*THE REQUEST*. Spot every line with the word "bodies" and return it.

*Records that describe objects*.

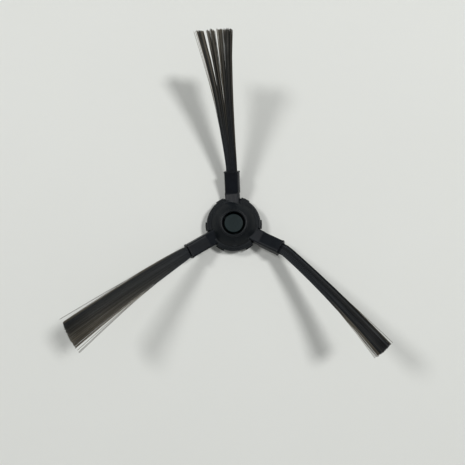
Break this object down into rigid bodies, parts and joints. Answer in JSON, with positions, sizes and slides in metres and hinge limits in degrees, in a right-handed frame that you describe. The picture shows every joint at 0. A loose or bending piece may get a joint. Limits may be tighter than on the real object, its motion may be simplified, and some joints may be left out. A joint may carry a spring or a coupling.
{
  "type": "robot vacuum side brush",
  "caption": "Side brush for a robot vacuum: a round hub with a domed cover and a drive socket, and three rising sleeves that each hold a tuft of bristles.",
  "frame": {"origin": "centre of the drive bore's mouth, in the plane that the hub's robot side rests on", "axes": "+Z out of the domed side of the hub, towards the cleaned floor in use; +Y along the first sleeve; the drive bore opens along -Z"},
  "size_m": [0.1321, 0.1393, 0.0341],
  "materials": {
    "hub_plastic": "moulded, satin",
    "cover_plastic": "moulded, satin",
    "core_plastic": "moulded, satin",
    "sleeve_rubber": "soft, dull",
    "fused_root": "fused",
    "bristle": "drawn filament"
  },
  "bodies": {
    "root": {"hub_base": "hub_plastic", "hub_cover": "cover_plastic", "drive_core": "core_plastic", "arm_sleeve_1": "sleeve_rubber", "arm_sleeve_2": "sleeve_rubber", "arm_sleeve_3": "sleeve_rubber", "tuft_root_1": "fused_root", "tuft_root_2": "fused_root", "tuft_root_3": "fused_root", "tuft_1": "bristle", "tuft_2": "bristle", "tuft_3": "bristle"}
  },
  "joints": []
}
---
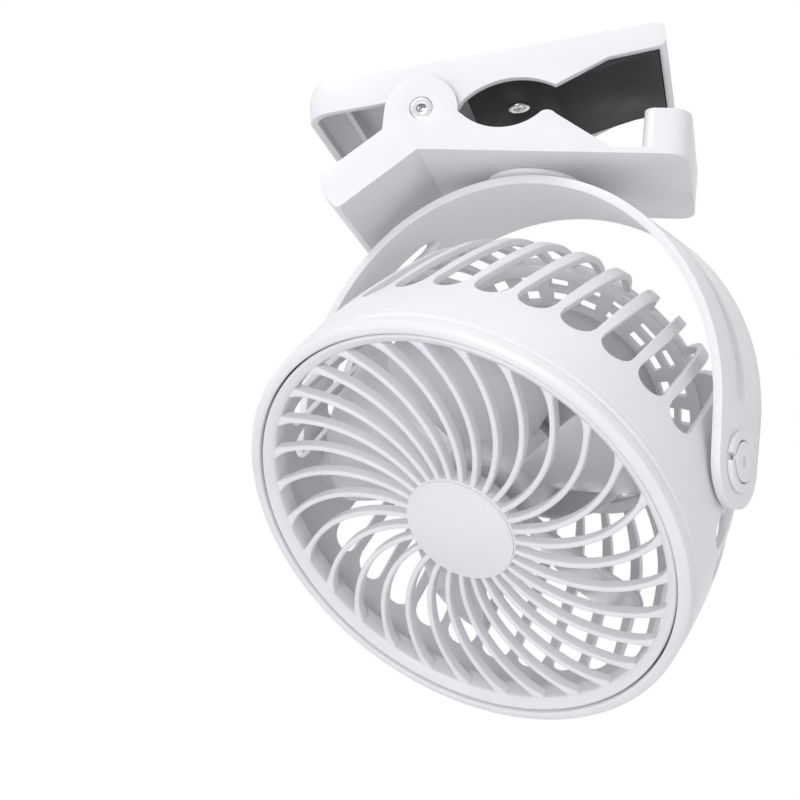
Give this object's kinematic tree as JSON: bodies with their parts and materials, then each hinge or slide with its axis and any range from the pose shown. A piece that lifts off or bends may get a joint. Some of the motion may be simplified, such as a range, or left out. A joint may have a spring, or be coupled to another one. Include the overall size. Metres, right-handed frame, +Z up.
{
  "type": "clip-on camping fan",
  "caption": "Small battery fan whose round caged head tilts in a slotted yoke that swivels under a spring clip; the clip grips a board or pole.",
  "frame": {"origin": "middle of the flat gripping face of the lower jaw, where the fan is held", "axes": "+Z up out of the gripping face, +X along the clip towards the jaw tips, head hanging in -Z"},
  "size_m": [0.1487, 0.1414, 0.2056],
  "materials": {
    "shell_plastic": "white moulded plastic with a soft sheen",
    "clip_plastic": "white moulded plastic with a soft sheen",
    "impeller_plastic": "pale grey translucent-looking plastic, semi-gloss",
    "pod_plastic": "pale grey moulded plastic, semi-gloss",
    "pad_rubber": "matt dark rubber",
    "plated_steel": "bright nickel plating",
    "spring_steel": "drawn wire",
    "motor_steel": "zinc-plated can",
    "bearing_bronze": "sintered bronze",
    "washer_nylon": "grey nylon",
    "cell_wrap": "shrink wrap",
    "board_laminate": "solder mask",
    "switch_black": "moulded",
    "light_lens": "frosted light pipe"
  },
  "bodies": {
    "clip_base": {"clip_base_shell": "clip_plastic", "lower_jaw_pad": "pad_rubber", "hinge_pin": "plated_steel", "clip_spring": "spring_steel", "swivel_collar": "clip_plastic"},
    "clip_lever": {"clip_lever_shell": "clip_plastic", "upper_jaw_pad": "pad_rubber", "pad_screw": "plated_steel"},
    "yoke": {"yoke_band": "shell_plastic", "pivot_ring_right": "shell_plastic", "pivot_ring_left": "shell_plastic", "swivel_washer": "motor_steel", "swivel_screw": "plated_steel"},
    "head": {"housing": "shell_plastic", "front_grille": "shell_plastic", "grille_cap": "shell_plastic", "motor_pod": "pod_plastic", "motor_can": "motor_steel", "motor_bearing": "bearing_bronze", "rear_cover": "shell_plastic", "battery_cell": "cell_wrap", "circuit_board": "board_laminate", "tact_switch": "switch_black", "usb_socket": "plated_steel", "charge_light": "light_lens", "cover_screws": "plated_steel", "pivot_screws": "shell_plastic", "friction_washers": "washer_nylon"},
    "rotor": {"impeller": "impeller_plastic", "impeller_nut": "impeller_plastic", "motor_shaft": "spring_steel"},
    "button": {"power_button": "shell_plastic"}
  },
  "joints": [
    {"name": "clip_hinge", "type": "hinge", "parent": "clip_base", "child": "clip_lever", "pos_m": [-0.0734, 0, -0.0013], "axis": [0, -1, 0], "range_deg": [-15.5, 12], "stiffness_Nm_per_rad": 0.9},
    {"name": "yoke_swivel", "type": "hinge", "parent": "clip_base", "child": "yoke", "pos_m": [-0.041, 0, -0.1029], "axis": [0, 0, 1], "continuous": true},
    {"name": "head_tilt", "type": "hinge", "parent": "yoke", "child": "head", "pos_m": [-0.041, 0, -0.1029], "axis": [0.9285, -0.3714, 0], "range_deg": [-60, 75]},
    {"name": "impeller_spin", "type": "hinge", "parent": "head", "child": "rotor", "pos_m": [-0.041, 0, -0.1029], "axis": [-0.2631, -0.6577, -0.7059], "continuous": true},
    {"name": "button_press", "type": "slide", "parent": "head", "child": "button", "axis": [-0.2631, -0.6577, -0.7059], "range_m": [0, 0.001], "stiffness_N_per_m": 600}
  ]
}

*EXERCISE SOLUTION*.
Break this object down into rigid bodies, parts and joints. Answer in JSON, with positions, sizes and slides in metres and hinge limits in degrees, in a right-handed frame that you describe. The picture shows every joint at 0. A loose or bending piece may get a joint. Limits may be tighter than on the real object, its motion may be simplified, and some joints may be left out. A joint may carry a spring or a coupling.
  "bodies": {
Give this object's kinematic tree as JSON: bodies with their parts and materials, then each hinge or slide with its axis and any range from the pose shown. A piece that lifts off or bends may get a joint. Some of the motion may be simplified, such as a range, or left out. A joint may have a spring, or be coupled to another one. Include the overall size. Metres, right-handed frame, +Z up.
  "bodies": {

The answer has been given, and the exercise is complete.